The pre-computed results are available as a shipped dataset:
data(adnex_results)
best <- attr(adnex_results, "best_model_stats")
best |>
select(Model, n_Preds, AUC, Brier, Total_Cost,
Avg_Adj_Net_Benefit, Avg_Net_Benefit) |>
gt() |>
fmt_number(
columns = c("AUC", "Brier", "Total_Cost",
"Avg_Adj_Net_Benefit", "Avg_Net_Benefit"),
decimals = 3
) |>
cols_label(
Model = "Included predictors",
n_Preds = "N",
AUC = "AUC",
Brier = "Brier Score",
Avg_Net_Benefit = "Avg. NB",
Total_Cost = "Total Cost",
Avg_Adj_Net_Benefit = "Avg. Adj. NB"
)| Included predictors | N | AUC | Brier Score | Total Cost | Avg. Adj. NB | Avg. NB |
|---|---|---|---|---|---|---|
| age, locules_gt_10, oncology_center, max_diam_lesion, papillary_count, acoustic_shadows, ascites, ireg_walls, bilateral, color_score, pain, papillary_presence, prop_solid | 13 | 0.952 | 0.080 | 0.005 | 0.290 | 0.295 |
The best model retains 13 of the 16 predictors, excluding CA-125, family history, and maximum solid diameter. Despite using fewer predictors, the cost-adjusted Net Benefit is maximised because the excluded predictors contributed little utility relative to their cost.

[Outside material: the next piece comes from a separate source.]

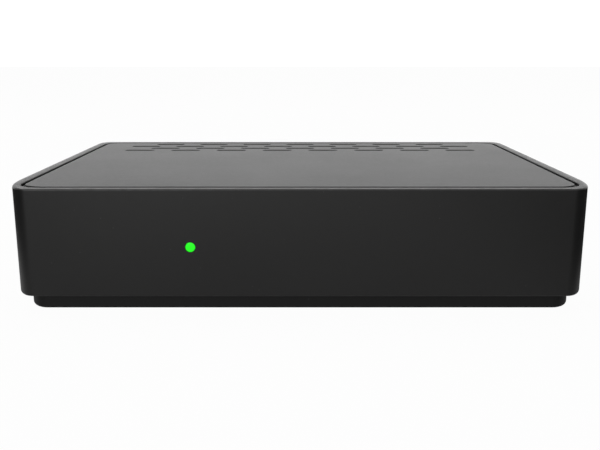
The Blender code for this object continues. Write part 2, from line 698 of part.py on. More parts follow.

adnex_results$Rank_adj_NB <- rank(
-adnex_results$Avg_Adj_Net_Benefit, ties.method = "min"
)
tbl_data <- adnex_results |>
select(Rank_adj_NB, Model, n_Preds, AUC, Brier,
Total_Cost, Avg_Adj_Net_Benefit, Avg_Net_Benefit)
tbl <- tbl_data |>
gt() |>
fmt_number(
columns = c("AUC", "Brier", "Total_Cost",
"Avg_Adj_Net_Benefit", "Avg_Net_Benefit"),
decimals = 3
) |>
cols_label(
Rank_adj_NB = "Rank (Adj. NB)",
Model = "Included predictors",
n_Preds = "N",
AUC = "AUC",
Brier = "Brier Score",
Avg_Net_Benefit = "Avg. NB",
Total_Cost = "Total Cost",
Avg_Adj_Net_Benefit = "Avg. Adj. NB"
)
if (knitr::is_html_output()) {
tbl <- tbl |>
opt_interactive(
use_pagination = TRUE,
page_size_default = 10,
use_filters = TRUE,
use_compact_mode = TRUE
)
}
tbl
VIF_plot(adnex_results)$plot
Figure 9 shows that the proportion solid component and colour score are the most important predictors for clinical utility, followed by maximum lesion diameter and oncology centre status.
all_subset_plot(
adnex_results,
filter = 7,
size_dot = 1
)
all_subset_plot(
adnex_results,
filter = 7,
size_dot = 1,
metric = "Avg_Adj_Net_Benefit",
y_axis = "Adjusted Net Benefit"
)
Figure 10 and Figure 11 show the all-subset plots. The heatmap indicates which predictors are included in each model. The best model’s predictors are highlighted in bold. Note that cost adjustment changes the ranking: models that include the blood biomarker (CA-125) are penalised, shifting the optimum toward models relying on ultrasound and clinical history alone.
This vignette demonstrated the NBvarsel workflow:
nb_varsel() identifies optimal predictor subsets by maximising cross-validated Net Benefit, optionally adjusted for test costs.VIF_plot() visualises permutation-based variable importance.all_subset_plot() provides a comprehensive view of model performance and predictor inclusion across all evaluated combinations.The key insight is that the statistically best-performing model may not be the most clinically useful when predictor costs are taken into account. Cost-aware variable selection via Net Benefit can lead to simpler, cheaper models that maintain or improve clinical utility.